Unit Test Generation with GenAI
Generative AI tools like GitHub Copilot are increasingly used to automate the creation of unit tests by scripting them based on existing code, allowing developers to refine them to meet specific requirements. This automation helps new team members quickly contribute by bridging the gap between unfamiliar codebases and meaningful work, and it also boosts efficiency, with reported improvements of 15% to 30% by reducing manual test-writing effort. However, the generated tests often require human review for quality and relevance, and without comprehensive context, such as detailed specifications or behavioral expectations, they may lack completeness.

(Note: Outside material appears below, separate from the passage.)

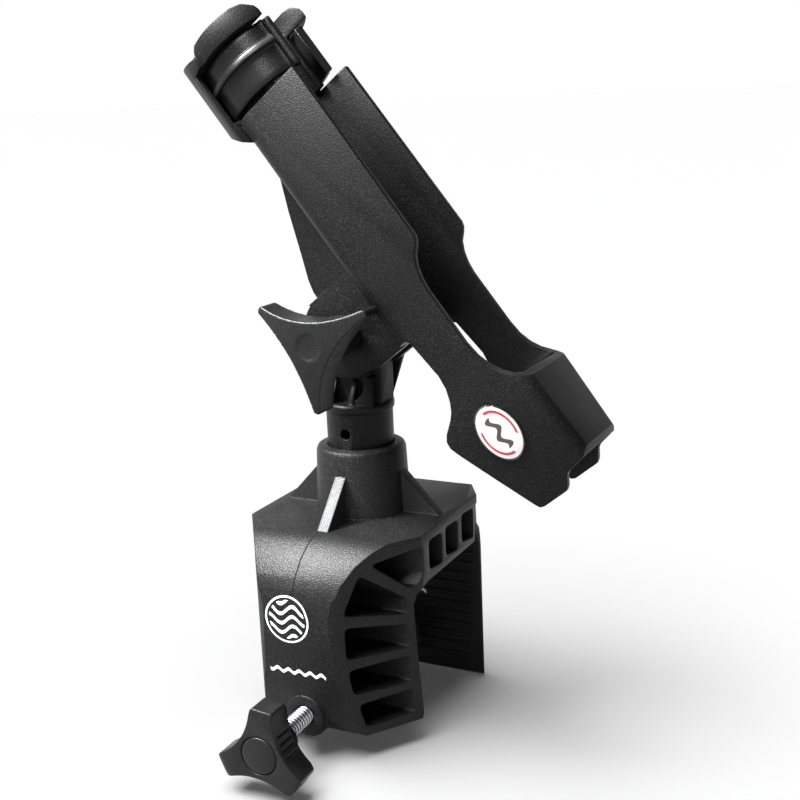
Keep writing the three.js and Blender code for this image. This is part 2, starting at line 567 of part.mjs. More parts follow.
// The curved guard under the lock ring, and the thick end that ties it to the trough.
function guard() {
  const from = 270 - GUARD_SIDE;
  const to = 270 + GUARD_SIDE;
  const shell = ringSector(GUARD_INNER, GUARD_OUTER, from, to, SHOULDER_X - 12, LIP_X + 2);
  const root = ringSector(LINER_INNER, GUARD_OUTER, from, to, SHOULDER_X - 12, RING_LOW_X - 1);
  const side = [[110.3, 7], [LIP_X + 2, 7], [LIP_X + 2, 30], [91.3, 30], [91.3, 26]];
  const inside = box(SHOULDER_X - 13, SHOULDER_X + 0.1, -30, 30, TROUGH_BOTTOM + 1, 60);
  return cut(move(join(shell, root), 0, 0, RING_CENTRE).intersect(slabY(side, -40, 40)), inside);
}

function earPlate() {
  const outline = [[21, 27], [21, -1.5], ...arc(EAR_RADIUS, -6, -178, 20), [-22.4, 2.5], [-22.4, 27]];
  return slabY(outline, EAR_INNER, EAR_OUTER);
}

function keel() {
  const web = [[93.5, TROUGH_BOTTOM + 1], [88, 20.4], [76.5, 15.4], [62.6, 8.9], [43.5, 1], [32, -4],
    [26, -5.6], [19, -5.8], [19, TROUGH_BOTTOM + 1]];
  const crossWall = box(18.7, 21, -EAR_OUTER, EAR_OUTER, -6.2, TROUGH_BOTTOM + 1);
  return join(slabY(web, -2.5, 2.5), crossWall);
}

function cradle() {
  const ear = earPlate();
  const body = join(trough(), cut(liner(), troughSpace()), endLip(), guard(), ear, mirrorY(ear), keel());
  return cut(body, rod(BOLT_HOLE_RADIUS, "y", -30, 30, 32));
}

// The clear dome over the plain oval plate on the near side of the tube.
function badgeDome() {
  const dome = new THREE.LatheGeometry([[0, 0], [1, 0], [1, 0.4], [0.93, 0.8], [0.7, 1.25], [0, 1.6]]
    .map(([r, h]) => new THREE.Vector2(r, h)), 40);
  dome.scale(13.6, 1, 9.8);
  return onTubeSide(solid(dome), BADGE_Y + 0.8);
}

function onTubeSide(body, y) {
  return move(body.rotate([0, 0, 4.4]), -79.5, y, 42.8);
}

function badgePlate() {
  return onTubeSide(rod(1, "y", 0, 0.5, 40).scale([13.2, 1, 9.4]), BADGE_Y);
}

// A split band with a flange round its middle, and two ridges by the end that is pushed.
function lockRing() {
  const from = RING_FAR_END;
  const to = RING_NEAR_END + 360;
  const band = ringSector(RING_INNER, RING_OUTER, from, to, RING_LOW_X, RING_HIGH_X);
  const flange = ringSector(RING_INNER, RING_FLANGE, from + 12, to - 10, FLANGE_X - 0.8, FLANGE_X + 1.2);
  const foot = ringSector(RING_INNER, RING_FLANGE - 1.4, from + 8, to - 8, FLANGE_X - 2.4, FLANGE_X + 2);
  const ridge = (start, stop, rise) =>
    ringSector(RING_OUTER - 1, RING_OUTER + rise, start, stop, RING_LOW_X, RING_HIGH_X);
  const grips = join(ridge(to - 7, to, 1), ridge(to - 13.2, to - 9.4, 0.8));
  return move(join(band, flange, foot, grips, ridge(from, from + 4, 0.6)), 0, 0, RING_CENTRE);
}

// ---- swivel fixings under the seat ----
function swivelWasher() {
  return tube(4.2, 8.9, "z", 3.3, 4.3, 40);
}

function swivelScrew() {
  return turned([[0, 1.9], [6.6, 1.9], [6.6, 3], [3.9, 3], [3.9, 24], [0, 24]], "z", 32);
}

// The plug that closes the recess, flush with the seat face.
function seatPlug() {
  return rod(9.3, "z", 0, 1.6, 40);
}

// ---- put together ----
const colours = {
  body: [0x17191b, 0.55, 0],
  satin: [0x1b1d1f, 0.48, 0],
  gloss: [0x0e0f11, 0.22, 0],
  rubber: [0x0c0c0c, 0.85, 0],
  zinc: [0xb9bec4, 0.3, 1],
  brass: [0xb08a45, 0.35, 1],
  badge: [0xe9e8e3, 0.15, 0],
  clear: [0xf2f4f5, 0.05, 0],
};

const rodHolder = new THREE.Group();
rodHolder.name = "rod_holder";

function place(name, body, look, frame = null) {
  const data = (frame ? body.transform(frame.elements) : body).getMesh();
  const geometry = new THREE.BufferGeometry();
  geometry.setAttribute("position", new THREE.Float32BufferAttribute(data.vertProperties, 3));
  geometry.setIndex(new THREE.Uint32BufferAttribute(data.triVerts, 1));
  const [color, roughness, metalness] = colours[look];
  const flat = geometry.toNonIndexed();
  flat.computeVertexNormals();
  const mesh = new THREE.Mesh(flat, new THREE.MeshStandardMaterial({ color, roughness, metalness }));
  mesh.name = name;
  rodHolder.add(mesh);
}

// The cradle's frame stands on the tilt axis: its x climbs towards -X, its y is the clamp knob's side.
function cradleFrame() {
  const t = THREE.MathUtils.degToRad(TILT_DEGREES);
  const along = new THREE.Vector3(-Math.cos(t), 0, Math.sin(t));
  const across = new THREE.Vector3(0, -1, 0);
  const open = new THREE.Vector3(Math.sin(t), 0, Math.cos(t));
  return new THREE.Matrix4().makeBasis(along, across, open).setPosition(0, 0, PIN_Z);
}

const tilted = cradleFrame();
const atScrew = (body) => move(body, 0, 0, SCREW_Z);

place("clamp_body", clampBody(), "body");
place("screw_nut", atScrew(hexPrism(15.6, SCREW_RADIUS + 0.3, -40, -34.6)), "zinc");
place("clamp_screw", atScrew(clampScrew()), "zinc");
place("clamp_knob", atScrew(clampKnob()), "satin");
place("clamp_knob_cap", atScrew(knobCap()), "satin");
place("knob_insert", atScrew(knobInsert()), "brass");
place("pad_clip", atScrew(padClip()), "zinc");
place("pressure_pad", atScrew(pressurePad()), "rubber");
place("seat_plug", seatPlug(), "satin");
place("swivel_screw", swivelScrew(), "zinc");
place("swivel_washer", swivelWasher(), "zinc");
place("stem", stem(), "body");
place("friction_disc_near", frictionDisc(-1), "rubber");
place("friction_disc_far", frictionDisc(1), "rubber");
place("tilt_knob", tiltKnob(), "satin");
place("tilt_bolt", tiltBolt(), "zinc");
place("tilt_washer", tiltWasher(), "body");
place("tilt_nut", tiltNut(), "zinc");
place("cradle", cradle(), "body", tilted);
place("badge_plate", badgePlate(), "badge", tilted);
place("badge_dome", badgeDome(), "clear", tilted);
place("lock_ring", lockRing(), "gloss", tilted);

export default rodHolder;
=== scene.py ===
"""Looks for the clamp-on rod holder, in metres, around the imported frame."""
import bpy
import math
from mathutils import Matrix, Vector


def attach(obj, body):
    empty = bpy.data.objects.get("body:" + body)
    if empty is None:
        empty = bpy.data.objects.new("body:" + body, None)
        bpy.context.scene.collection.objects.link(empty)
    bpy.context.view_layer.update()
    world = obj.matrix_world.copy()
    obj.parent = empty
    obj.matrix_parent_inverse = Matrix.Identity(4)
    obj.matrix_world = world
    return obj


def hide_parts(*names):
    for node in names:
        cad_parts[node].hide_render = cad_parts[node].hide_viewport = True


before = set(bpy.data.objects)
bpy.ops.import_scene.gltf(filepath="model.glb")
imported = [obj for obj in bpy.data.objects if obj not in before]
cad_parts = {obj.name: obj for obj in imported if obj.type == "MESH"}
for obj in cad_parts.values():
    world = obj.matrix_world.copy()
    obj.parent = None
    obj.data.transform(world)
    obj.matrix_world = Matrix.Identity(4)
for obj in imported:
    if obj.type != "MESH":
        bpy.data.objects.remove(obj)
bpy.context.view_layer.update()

MM = 0.001
CLAMP_TOP = 23.6
PIN_Z = CLAMP_TOP + 87.1
TILT = math.radians(52.1)
SCREW_Z = -56.5
KNOB_BACK_Y = -92.5
PAD_Y = 29.5
FLOOR_Z = -78.0
SCREW_ROOT = 3.35
SCREW_CREST = 4.4
THREAD_PITCH = 2.0

# The camera stands on the knob side, a little above and to the right, and is slightly rolled.
CAMERA_AZIMUTH = math.radians(26.763)
CAMERA_ELEVATION = math.radians(14.022)
CAMERA_ROLL = math.radians(2.34)
CAMERA_RIGHT = 20.67
CAMERA_UP = 50.24
CAMERA_BACK = 607.21

# The mould's parting line down the clamp's front.
PARTING_X = -1.7
PARTING_HALF = 0.3

RING_CENTRE = 42.0
RING_LOW_X = 104.6
RING_HIGH_X = 130.2
RING_INNER = 23.5
RING_OUTER = 27.0
FLANGE_RISE = 2.2
FLANGE_X = 117.8
RING_START = 138
RING_END = 419

# The cradle's own frame: x climbs along the trough, y points to the tilt knob, z to the open side.
ALONG = Vector((-math.cos(TILT), 0, math.sin(TILT)))
ACROSS = Vector((0, -1, 0))
OPEN = Vector((math.sin(TILT), 0, math.cos(TILT)))
PIN = Vector((0, 0, PIN_Z))


def cradle_point(x, y, z):
    """A point of the cradle's own frame, in metres of the row frame."""
    return (PIN + x * ALONG + y * ACROSS + z * OPEN) * MM


# ---- camera, light and floor ----
def make_camera():
    level = math.cos(CAMERA_ELEVATION)
    back = Vector((
        math.sin(CAMERA_AZIMUTH) * level,
        -math.cos(CAMERA_AZIMUTH) * level,
        math.sin(CAMERA_ELEVATION),
    ))
    right = Vector((math.cos(CAMERA_AZIMUTH), math.sin(CAMERA_AZIMUTH), 0))
    up = back.cross(right)
    offset = CAMERA_RIGHT * right + CAMERA_UP * up + CAMERA_BACK * back
    place = (offset + Vector((0, 0, CLAMP_TOP))) * MM
    turned_right = math.cos(CAMERA_ROLL) * right - math.sin(CAMERA_ROLL) * up
    turned_up = math.sin(CAMERA_ROLL) * right + math.cos(CAMERA_ROLL) * up
    data = bpy.data.cameras.new("camera")
    data.sensor_width = 36
    data.lens = 55.94
    data.shift_x = -0.0031
    data.clip_start = 0.01
    cam = bpy.data.objects.new("camera", data)
    cam.matrix_world = Matrix((turned_right, turned_up, back)).transposed().to_4x4()
    cam.matrix_world.translation = place
    bpy.context.collection.objects.link(cam)
    bpy.context.scene.camera = cam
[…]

Unit Test Coverage with GenAI
Unit test coverage measures the percentage of code tested, and GenAI has proven useful in improving this metric. For example, a team using GitHub Copilot increased their coverage from 0% to around 50%, with a target of 70%, which remains challenging but shows significant progress through automation. To optimize coverage, teams focus on high-impact areas like critical code paths or API endpoints, and gradual coverage improvements can enhance the code’s reliability and maintainability over time.
Conclusions
The integration of generative AI capabilities, particularly through tools like Amazon Bedrock and Amazon Q Developer, has the potential to significantly enhance the developer experience. By automating time-consuming tasks such as code reviews, support case investigations, and test generation, engineers can focus more on problem-solving and delivering value to customers. Using large language models not only streamlines processes but also aids in onboarding new team members through code explanation and summarization. However, it is essential to maintain human oversight to ensure the accuracy and relevance of AI-generated outputs. As organizations continue to embrace these technologies, the journey involves change management and demonstrating the tangible benefits of generative AI, ultimately leading to a more efficient and effective engineering workforce.